Another day goes by, and here we are.
Things have been stressful lately, but thankfully not every day has been panic-inducing. I haven’t had to take my anxiety PRN medication every single day, and that’s good for me (these days).
I feel like a lot of my anxiety occurs in the afternoon/evening/nighttime. Things just start getting into my head, I start obsessing, and there’s no turning back. I’m not entirely sure how to stop obsessing, but I’m trying to work on it.
I’ve been doing things that really aren’t healthy for me lately, like smoking weed and eating whatever shit I feel like. I weighed myself for the first time in forever the other day. Thankfully I wasn’t too shocked/upset by the number (it was kind of what I expected). I know that my body right now doesn’t gain weight very easily. However, I realize that I can’t live my life like this regardless. My diet isn’t very healthy or thought through, and I think I’d like to make more of an effort to make it better…or at least put some thought into it besides whatever I’m craving in that moment. To be clear, this is not ED-motivated. This is purely for the reason that I want to live a healthy lifestyle and eating healthfully is a part of that.
Smoking is something I’d like to stop also. Or at least not do as much. I’ve had a really bad cough for the past two weeks, and whether it’s from smoking or not, it’s hard to think it isn’t. I feel like shit all the time, and I’m tired, and I don’t like feeling like bingeing when I smoke. Smoking helps me sleep, but I’m also on medicine for sleep, so maybe I can try to make that work instead.
At the same time, I still wish I didn’t have to be on so much medication. The amount of pills I take is kind of ridiculous. I have tried semi-recently to come off of some medication, and it didn’t work out. My psychiatrist ended up increasing it back to where it was originally. Maybe one day I can at least come of something…
The craving to move out of Georgia is getting real. The summer heat is something I can’t stand. Wearing my hair in a bun every day and sweating my body weight by standing outside is not at all appealing. I hate it. I want fall, or cold, or something. Bleh.

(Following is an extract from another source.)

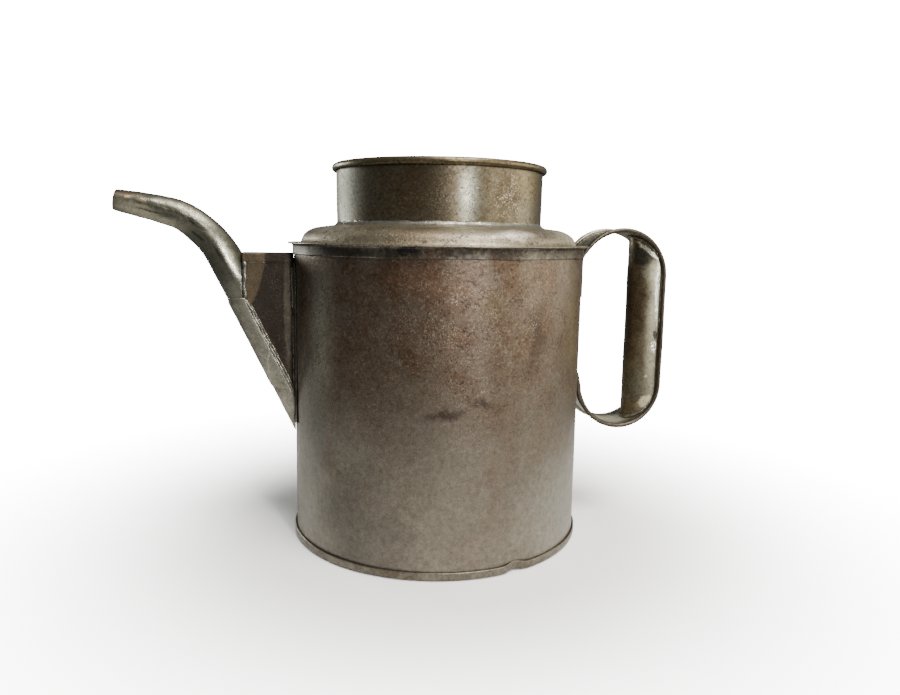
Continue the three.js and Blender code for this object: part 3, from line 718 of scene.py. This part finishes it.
def make_band():
    inside = BODY_RADIUS + LAP
    low, top = BAND_FOOT, BODY_HEIGHT
    foot_line = off_corner(inside, low, (0, 0), (0.3, -0.05), (0.55, 0.3), (0.5, 0.8))
    bm = spun(foot_line + off_corner(inside, top, (0.45, -1), (0.7, -0.35), (1, 0), (0, 0)))
    for vert in bm.verts:
        point = vert.co
        foot = ease(point.z, low + 1.5 * MM, low + 0.2 * MM)
        vert.co += outward(point) * (0.12 * MM * foot * abs(noise.noise(point / (3 * MM))))
        vert.co.z += uneven(point, 6 * MM, 0.25 * MM) * foot
    piece("top_band_lap", bm, band_finish, "top_band")


# ---------------- breast and neck
def make_breast():
    edge = FLANGE_RADIUS
    top, under = FLANGE_TOP, FLANGE_TOP - 0.95 * MM
    dome = [(72.9, 154.75), (72.45, 155.2), (72.0, 156.3), (71.5, 157.6), (70.7, 158.9),
            (69.5, 160.0), (68.0, 161.0), (66.2, 161.8), (64.0, 162.4), (61.0, 162.8),
            (57.5, 163.25), (54.4, 163.75)]
    dome = [(r * MM, z * MM) for r, z in dome]
    outline = [(72.2 * MM, under)] + [(edge - 0.4 * MM, under)]
    outline += arc((edge - 0.45 * MM, (top + under) / 2), 0.45 * MM, -70, 80, 6)
    outline += [(edge - 1.2 * MM, top), (74.5 * MM, top - 0.03 * MM)]
    outline += dome + [(53.95 * MM, 163.8 * MM), (53.95 * MM, 163.2 * MM)]
    outline += [(r - 0.35 * MM, z - 0.45 * MM) for r, z in reversed(dome[1:-1])]
    bm = spun(outline)
    for vert in bm.verts:
        point = vert.co
        radius = math.hypot(point.x, point.y)
        rim = ease(radius, 74 * MM, 79 * MM)
        vert.co += outward(point) * (0.1 * MM * (noise.noise(point / (11 * MM)) - 1) * rim)
        vert.co.z += uneven(point, 17 * MM, 0.22 * MM) * rim
        crown = ease(radius, 73 * MM, 70 * MM) * ease(radius, 55 * MM, 58 * MM)
        hammered = uneven(point, 15 * MM, 0.3 * MM, 2) + uneven(point, 5 * MM, 0.09 * MM)
        vert.co.z += hammered * crown
    piece("breast_plate", bm, breast_finish, "breast")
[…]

I have two job interviews coming up this week, and I’m interested to see how they turn out. The first on Monday is actually with another coffee store, but a local shop (instead of a big corporation). I think that could be interesting. On Wednesday I have an interview with an answering service. The answering service one would just be taking phone calls and making appointments. Kind of boring, but also more predictable and reliable. Coffee shops aren’t always reliable for getting the hours you need. Case in point- I tried to transfer to a Starbucks closer to my house (so I could actually make money off being promoted). My boss had a talk with me, told me she would give me the hours I needed…and for the next two weeks I have less than 30 hours each week (which is not at ALL what I can afford living off of by working there). I hate that it’s becoming like this with Starbucks. I’ve always loved this company and what they stand for. I’ve had so much fun learning new things, growing with my stores, and being surrounded by generally awesome people. Starbucks is growing more and more into something I’m not recognizing. Something not appealing to me. Something not appealing to many baristas, actually. Still love you Starbucks, but we may need to part ways.
I have decided to change my major to early childhood education (for the time being). I’m going to go to my local community college again instead of Arizona State Online, because online classes are NOT meant for me. I miss Georgia Highlands, actually. They’re an incredible school. Sadly I can’t go there for much longer (since they only have an Associate’s degree for my major interests). I might as well go there while I can, though. I’ll be taking four classes in the fall, if everything goes as planned. I might have to be going to school Monday-Thursday, which I know will be a pain in the ass, but I need to do it. And I can’t figure out a class schedule that only has classes on two specific days, so here we are.
I have been exhausted every day lately, so I’m probably going to bed soon. It’s 9:18pm right now. But I’ve also been awake since 3:15am for work this morning. I think I should get to go to bed soon.